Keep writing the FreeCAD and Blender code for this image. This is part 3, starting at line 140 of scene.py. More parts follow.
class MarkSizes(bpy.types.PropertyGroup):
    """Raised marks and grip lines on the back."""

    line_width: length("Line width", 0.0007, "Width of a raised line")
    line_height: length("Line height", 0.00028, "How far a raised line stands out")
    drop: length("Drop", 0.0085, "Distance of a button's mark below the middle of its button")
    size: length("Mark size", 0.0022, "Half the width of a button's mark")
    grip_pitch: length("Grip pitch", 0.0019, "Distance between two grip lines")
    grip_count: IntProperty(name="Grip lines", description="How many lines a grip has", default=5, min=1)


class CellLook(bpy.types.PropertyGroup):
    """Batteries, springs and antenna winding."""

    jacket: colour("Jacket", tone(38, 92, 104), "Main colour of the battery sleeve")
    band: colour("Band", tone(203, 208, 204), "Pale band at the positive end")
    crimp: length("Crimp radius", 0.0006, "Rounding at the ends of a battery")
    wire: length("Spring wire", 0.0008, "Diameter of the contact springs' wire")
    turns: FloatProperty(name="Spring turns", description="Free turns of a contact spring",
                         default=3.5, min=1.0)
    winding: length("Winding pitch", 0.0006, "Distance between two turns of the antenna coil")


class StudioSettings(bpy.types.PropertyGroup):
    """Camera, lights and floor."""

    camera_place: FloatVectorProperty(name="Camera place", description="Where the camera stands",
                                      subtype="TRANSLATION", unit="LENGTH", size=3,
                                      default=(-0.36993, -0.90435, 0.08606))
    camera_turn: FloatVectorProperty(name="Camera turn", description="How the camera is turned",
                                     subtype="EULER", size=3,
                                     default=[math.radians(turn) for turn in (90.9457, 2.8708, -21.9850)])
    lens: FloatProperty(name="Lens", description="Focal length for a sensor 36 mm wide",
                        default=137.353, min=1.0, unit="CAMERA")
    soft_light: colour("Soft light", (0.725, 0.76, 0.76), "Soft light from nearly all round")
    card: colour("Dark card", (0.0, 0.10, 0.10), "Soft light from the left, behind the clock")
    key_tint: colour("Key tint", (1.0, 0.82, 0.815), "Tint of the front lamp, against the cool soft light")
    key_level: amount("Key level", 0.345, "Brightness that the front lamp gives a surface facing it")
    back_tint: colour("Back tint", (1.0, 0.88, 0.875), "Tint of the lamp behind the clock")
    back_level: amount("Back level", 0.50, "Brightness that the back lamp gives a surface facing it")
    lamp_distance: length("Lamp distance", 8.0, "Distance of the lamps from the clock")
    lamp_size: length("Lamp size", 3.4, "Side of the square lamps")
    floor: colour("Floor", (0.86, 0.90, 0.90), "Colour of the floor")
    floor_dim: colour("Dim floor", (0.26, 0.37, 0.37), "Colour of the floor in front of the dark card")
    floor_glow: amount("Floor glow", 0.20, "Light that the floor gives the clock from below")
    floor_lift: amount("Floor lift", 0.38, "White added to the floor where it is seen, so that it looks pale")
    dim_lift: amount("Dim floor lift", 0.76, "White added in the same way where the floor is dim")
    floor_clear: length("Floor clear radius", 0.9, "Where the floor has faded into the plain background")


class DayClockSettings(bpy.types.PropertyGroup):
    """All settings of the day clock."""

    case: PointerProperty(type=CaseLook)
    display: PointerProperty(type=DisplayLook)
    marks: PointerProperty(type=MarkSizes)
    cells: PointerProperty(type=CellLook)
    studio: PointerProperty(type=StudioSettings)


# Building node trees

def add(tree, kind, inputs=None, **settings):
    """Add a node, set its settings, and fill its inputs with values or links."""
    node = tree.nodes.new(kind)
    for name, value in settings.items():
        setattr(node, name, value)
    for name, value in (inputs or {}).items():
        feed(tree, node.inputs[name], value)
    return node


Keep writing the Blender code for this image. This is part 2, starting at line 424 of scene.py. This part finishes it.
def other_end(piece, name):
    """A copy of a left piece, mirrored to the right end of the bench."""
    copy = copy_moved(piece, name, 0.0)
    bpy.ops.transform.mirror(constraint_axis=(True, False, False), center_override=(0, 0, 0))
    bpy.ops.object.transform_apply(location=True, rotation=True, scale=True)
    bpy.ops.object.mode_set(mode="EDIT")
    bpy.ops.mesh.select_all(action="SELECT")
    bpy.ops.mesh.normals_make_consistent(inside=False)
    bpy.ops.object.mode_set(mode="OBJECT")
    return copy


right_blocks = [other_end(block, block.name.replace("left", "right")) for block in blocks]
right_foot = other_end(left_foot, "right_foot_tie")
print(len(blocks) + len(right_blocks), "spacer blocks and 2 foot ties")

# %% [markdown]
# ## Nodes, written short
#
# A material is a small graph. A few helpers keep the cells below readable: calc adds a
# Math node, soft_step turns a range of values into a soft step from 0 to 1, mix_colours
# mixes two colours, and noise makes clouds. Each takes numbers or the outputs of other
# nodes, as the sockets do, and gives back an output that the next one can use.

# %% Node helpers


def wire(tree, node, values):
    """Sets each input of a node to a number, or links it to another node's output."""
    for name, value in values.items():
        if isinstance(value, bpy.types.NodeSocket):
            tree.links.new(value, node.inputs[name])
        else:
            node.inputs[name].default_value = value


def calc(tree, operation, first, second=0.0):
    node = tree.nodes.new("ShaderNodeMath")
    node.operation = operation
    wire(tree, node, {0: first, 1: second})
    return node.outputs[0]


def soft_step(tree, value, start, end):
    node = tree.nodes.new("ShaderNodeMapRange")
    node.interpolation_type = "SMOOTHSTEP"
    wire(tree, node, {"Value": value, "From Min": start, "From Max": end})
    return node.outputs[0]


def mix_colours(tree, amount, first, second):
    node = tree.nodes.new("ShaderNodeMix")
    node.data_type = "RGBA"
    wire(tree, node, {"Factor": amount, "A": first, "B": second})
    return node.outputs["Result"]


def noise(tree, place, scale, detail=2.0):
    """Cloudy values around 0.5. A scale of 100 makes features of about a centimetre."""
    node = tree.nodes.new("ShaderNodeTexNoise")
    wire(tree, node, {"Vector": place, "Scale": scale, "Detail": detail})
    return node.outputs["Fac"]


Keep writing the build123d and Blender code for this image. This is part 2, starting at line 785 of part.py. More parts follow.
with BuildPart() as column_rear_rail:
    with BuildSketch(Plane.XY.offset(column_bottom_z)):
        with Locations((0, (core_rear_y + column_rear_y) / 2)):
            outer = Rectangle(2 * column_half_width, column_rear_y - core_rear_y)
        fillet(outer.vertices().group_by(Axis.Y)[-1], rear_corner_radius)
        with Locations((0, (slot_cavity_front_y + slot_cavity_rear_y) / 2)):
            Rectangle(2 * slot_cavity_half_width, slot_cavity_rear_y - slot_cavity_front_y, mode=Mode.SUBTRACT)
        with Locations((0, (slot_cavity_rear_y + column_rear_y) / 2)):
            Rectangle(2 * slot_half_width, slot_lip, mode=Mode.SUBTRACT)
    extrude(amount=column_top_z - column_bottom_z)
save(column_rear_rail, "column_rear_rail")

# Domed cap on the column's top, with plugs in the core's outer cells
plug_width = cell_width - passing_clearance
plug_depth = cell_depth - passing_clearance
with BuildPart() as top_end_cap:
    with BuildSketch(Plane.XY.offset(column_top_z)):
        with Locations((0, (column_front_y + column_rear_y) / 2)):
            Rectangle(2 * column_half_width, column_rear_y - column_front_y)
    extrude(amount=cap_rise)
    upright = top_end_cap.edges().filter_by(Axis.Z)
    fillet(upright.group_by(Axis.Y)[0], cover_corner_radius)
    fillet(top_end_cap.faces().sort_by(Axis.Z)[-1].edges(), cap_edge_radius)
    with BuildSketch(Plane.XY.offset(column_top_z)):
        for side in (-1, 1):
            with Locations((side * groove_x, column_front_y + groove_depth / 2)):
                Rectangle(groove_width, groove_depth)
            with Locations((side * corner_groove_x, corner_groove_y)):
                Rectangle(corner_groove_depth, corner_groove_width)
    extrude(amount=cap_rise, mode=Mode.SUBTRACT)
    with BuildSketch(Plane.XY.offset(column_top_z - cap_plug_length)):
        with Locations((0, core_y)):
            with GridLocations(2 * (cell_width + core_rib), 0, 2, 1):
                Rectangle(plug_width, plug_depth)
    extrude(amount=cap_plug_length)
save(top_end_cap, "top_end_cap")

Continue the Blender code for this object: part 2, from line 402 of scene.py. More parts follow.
++++
> **Aim of the task**
Show the lines of the material that contain the word "starting".

> **Solution to the exercise**
Keep writing the FreeCAD and Blender code for this image. This is part 3, starting at line 140 of scene.py. More parts follow.
Keep writing the Blender code for this image. This is part 2, starting at line 424 of scene.py. This part finishes it.
Keep writing the build123d and Blender code for this image. This is part 2, starting at line 785 of part.py. More parts follow.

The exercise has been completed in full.